> _MATERIAL PROVIDED_
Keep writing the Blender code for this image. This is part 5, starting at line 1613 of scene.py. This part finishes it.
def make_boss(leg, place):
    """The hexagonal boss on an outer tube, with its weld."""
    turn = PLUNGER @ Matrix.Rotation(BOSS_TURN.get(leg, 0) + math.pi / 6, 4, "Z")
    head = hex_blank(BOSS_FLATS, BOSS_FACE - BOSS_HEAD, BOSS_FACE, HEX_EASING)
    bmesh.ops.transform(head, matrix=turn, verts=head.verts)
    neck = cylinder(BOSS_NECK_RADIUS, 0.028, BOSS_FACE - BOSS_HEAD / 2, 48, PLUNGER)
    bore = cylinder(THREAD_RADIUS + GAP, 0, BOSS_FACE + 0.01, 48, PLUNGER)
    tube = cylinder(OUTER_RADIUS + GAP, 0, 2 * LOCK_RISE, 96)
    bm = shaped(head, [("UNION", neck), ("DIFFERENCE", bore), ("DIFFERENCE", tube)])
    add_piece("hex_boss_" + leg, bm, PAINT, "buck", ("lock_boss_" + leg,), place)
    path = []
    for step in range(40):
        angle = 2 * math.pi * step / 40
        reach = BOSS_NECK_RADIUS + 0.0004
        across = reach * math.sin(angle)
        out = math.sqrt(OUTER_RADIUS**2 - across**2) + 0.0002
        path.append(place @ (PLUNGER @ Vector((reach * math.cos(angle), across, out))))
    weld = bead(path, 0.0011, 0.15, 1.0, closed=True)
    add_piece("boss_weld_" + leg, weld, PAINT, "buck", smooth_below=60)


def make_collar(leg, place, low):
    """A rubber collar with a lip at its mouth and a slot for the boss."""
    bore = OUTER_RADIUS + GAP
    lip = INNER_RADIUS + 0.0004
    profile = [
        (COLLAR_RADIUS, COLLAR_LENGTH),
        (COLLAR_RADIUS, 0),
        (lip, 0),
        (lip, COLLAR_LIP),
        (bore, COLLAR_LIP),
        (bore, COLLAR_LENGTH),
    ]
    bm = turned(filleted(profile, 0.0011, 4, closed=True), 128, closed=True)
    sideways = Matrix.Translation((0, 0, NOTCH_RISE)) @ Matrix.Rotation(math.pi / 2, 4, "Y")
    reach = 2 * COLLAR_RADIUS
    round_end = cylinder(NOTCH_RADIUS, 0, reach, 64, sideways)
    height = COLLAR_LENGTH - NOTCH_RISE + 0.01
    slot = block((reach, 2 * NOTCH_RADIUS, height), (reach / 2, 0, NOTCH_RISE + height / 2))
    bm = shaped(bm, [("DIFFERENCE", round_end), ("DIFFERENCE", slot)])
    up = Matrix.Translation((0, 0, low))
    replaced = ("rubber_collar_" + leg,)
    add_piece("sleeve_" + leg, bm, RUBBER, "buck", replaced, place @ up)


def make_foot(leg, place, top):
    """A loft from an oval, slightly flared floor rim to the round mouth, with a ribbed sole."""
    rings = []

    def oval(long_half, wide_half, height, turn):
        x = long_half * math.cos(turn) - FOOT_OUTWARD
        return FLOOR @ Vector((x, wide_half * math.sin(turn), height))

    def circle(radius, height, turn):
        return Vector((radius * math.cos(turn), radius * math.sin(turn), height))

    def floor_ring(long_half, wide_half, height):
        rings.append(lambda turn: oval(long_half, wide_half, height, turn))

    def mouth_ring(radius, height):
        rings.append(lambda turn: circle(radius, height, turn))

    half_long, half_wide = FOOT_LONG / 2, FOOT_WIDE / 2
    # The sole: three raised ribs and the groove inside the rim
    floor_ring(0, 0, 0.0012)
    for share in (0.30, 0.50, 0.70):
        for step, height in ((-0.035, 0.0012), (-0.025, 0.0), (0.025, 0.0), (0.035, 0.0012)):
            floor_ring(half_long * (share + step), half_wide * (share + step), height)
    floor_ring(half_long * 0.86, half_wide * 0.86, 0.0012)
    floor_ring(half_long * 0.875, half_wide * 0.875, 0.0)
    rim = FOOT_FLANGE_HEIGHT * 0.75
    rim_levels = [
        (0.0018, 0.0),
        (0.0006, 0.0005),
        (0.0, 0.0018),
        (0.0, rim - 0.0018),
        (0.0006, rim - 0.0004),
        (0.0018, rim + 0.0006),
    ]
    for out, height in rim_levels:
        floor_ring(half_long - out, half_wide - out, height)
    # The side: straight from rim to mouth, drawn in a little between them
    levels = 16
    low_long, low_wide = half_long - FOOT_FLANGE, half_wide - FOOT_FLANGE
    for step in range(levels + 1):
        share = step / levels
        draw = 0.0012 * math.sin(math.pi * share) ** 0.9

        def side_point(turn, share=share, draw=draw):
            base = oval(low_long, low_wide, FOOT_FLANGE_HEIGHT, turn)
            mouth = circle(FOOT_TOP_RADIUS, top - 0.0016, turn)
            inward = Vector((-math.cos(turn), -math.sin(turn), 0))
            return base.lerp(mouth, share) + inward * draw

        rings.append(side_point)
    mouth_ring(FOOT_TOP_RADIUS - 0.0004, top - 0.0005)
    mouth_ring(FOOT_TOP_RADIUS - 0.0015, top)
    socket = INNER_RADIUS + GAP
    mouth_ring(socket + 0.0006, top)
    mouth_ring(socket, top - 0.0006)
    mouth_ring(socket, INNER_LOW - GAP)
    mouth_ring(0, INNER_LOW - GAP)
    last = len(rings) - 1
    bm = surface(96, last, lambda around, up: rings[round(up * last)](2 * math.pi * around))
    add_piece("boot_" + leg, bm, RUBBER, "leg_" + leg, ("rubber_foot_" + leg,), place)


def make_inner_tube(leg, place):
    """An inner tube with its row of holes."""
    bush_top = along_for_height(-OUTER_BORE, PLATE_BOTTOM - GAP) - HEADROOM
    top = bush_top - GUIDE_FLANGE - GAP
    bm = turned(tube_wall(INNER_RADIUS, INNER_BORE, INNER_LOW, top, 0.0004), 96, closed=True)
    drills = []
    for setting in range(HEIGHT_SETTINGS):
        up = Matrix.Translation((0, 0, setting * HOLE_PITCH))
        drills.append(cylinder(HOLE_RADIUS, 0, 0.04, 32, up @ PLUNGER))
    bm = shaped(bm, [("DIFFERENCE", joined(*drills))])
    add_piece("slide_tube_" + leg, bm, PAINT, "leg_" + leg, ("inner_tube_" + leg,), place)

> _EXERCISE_
Copy down the material exactly as written.

> _CORRECT OUTPUT_
Keep writing the Blender code for this image. This is part 5, starting at line 1613 of scene.py. This part finishes it.
def make_boss(leg, place):
    """The hexagonal boss on an outer tube, with its weld."""
    turn = PLUNGER @ Matrix.Rotation(BOSS_TURN.get(leg, 0) + math.pi / 6, 4, "Z")
    head = hex_blank(BOSS_FLATS, BOSS_FACE - BOSS_HEAD, BOSS_FACE, HEX_EASING)
    bmesh.ops.transform(head, matrix=turn, verts=head.verts)
    neck = cylinder(BOSS_NECK_RADIUS, 0.028, BOSS_FACE - BOSS_HEAD / 2, 48, PLUNGER)
    bore = cylinder(THREAD_RADIUS + GAP, 0, BOSS_FACE + 0.01, 48, PLUNGER)
    tube = cylinder(OUTER_RADIUS + GAP, 0, 2 * LOCK_RISE, 96)
    bm = shaped(head, [("UNION", neck), ("DIFFERENCE", bore), ("DIFFERENCE", tube)])
    add_piece("hex_boss_" + leg, bm, PAINT, "buck", ("lock_boss_" + leg,), place)
    path = []
    for step in range(40):
        angle = 2 * math.pi * step / 40
        reach = BOSS_NECK_RADIUS + 0.0004
        across = reach * math.sin(angle)
        out = math.sqrt(OUTER_RADIUS**2 - across**2) + 0.0002
        path.append(place @ (PLUNGER @ Vector((reach * math.cos(angle), across, out))))
    weld = bead(path, 0.0011, 0.15, 1.0, closed=True)
    add_piece("boss_weld_" + leg, weld, PAINT, "buck", smooth_below=60)


def make_collar(leg, place, low):
    """A rubber collar with a lip at its mouth and a slot for the boss."""
    bore = OUTER_RADIUS + GAP
    lip = INNER_RADIUS + 0.0004
    profile = [
        (COLLAR_RADIUS, COLLAR_LENGTH),
        (COLLAR_RADIUS, 0),
        (lip, 0),
        (lip, COLLAR_LIP),
        (bore, COLLAR_LIP),
        (bore, COLLAR_LENGTH),
    ]
    bm = turned(filleted(profile, 0.0011, 4, closed=True), 128, closed=True)
    sideways = Matrix.Translation((0, 0, NOTCH_RISE)) @ Matrix.Rotation(math.pi / 2, 4, "Y")
    reach = 2 * COLLAR_RADIUS
    round_end = cylinder(NOTCH_RADIUS, 0, reach, 64, sideways)
    height = COLLAR_LENGTH - NOTCH_RISE + 0.01
    slot = block((reach, 2 * NOTCH_RADIUS, height), (reach / 2, 0, NOTCH_RISE + height / 2))
    bm = shaped(bm, [("DIFFERENCE", round_end), ("DIFFERENCE", slot)])
    up = Matrix.Translation((0, 0, low))
    replaced = ("rubber_collar_" + leg,)
    add_piece("sleeve_" + leg, bm, RUBBER, "buck", replaced, place @ up)


def make_foot(leg, place, top):
    """A loft from an oval, slightly flared floor rim to the round mouth, with a ribbed sole."""
    rings = []

    def oval(long_half, wide_half, height, turn):
        x = long_half * math.cos(turn) - FOOT_OUTWARD
        return FLOOR @ Vector((x, wide_half * math.sin(turn), height))

    def circle(radius, height, turn):
        return Vector((radius * math.cos(turn), radius * math.sin(turn), height))

    def floor_ring(long_half, wide_half, height):
        rings.append(lambda turn: oval(long_half, wide_half, height, turn))

    def mouth_ring(radius, height):
        rings.append(lambda turn: circle(radius, height, turn))

    half_long, half_wide = FOOT_LONG / 2, FOOT_WIDE / 2
    # The sole: three raised ribs and the groove inside the rim
    floor_ring(0, 0, 0.0012)
    for share in (0.30, 0.50, 0.70):
        for step, height in ((-0.035, 0.0012), (-0.025, 0.0), (0.025, 0.0), (0.035, 0.0012)):
            floor_ring(half_long * (share + step), half_wide * (share + step), height)
    floor_ring(half_long * 0.86, half_wide * 0.86, 0.0012)
    floor_ring(half_long * 0.875, half_wide * 0.875, 0.0)
    rim = FOOT_FLANGE_HEIGHT * 0.75
    rim_levels = [
        (0.0018, 0.0),
        (0.0006, 0.0005),
        (0.0, 0.0018),
        (0.0, rim - 0.0018),
        (0.0006, rim - 0.0004),
        (0.0018, rim + 0.0006),
    ]
    for out, height in rim_levels:
        floor_ring(half_long - out, half_wide - out, height)
    # The side: straight from rim to mouth, drawn in a little between them
    levels = 16
    low_long, low_wide = half_long - FOOT_FLANGE, half_wide - FOOT_FLANGE
    for step in range(levels + 1):
        share = step / levels
        draw = 0.0012 * math.sin(math.pi * share) ** 0.9

        def side_point(turn, share=share, draw=draw):
            base = oval(low_long, low_wide, FOOT_FLANGE_HEIGHT, turn)
            mouth = circle(FOOT_TOP_RADIUS, top - 0.0016, turn)
            inward = Vector((-math.cos(turn), -math.sin(turn), 0))
            return base.lerp(mouth, share) + inward * draw

        rings.append(side_point)
    mouth_ring(FOOT_TOP_RADIUS - 0.0004, top - 0.0005)
    mouth_ring(FOOT_TOP_RADIUS - 0.0015, top)
    socket = INNER_RADIUS + GAP
    mouth_ring(socket + 0.0006, top)
    mouth_ring(socket, top - 0.0006)
    mouth_ring(socket, INNER_LOW - GAP)
    mouth_ring(0, INNER_LOW - GAP)
    last = len(rings) - 1
    bm = surface(96, last, lambda around, up: rings[round(up * last)](2 * math.pi * around))
    add_piece("boot_" + leg, bm, RUBBER, "leg_" + leg, ("rubber_foot_" + leg,), place)


def make_inner_tube(leg, place):
    """An inner tube with its row of holes."""
    bush_top = along_for_height(-OUTER_BORE, PLATE_BOTTOM - GAP) - HEADROOM
    top = bush_top - GUIDE_FLANGE - GAP
    bm = turned(tube_wall(INNER_RADIUS, INNER_BORE, INNER_LOW, top, 0.0004), 96, closed=True)
    drills = []
    for setting in range(HEIGHT_SETTINGS):
        up = Matrix.Translation((0, 0, setting * HOLE_PITCH))
        drills.append(cylinder(HOLE_RADIUS, 0, 0.04, 32, up @ PLUNGER))
    bm = shaped(bm, [("DIFFERENCE", joined(*drills))])
    add_piece("slide_tube_" + leg, bm, PAINT, "leg_" + leg, ("inner_tube_" + leg,), place)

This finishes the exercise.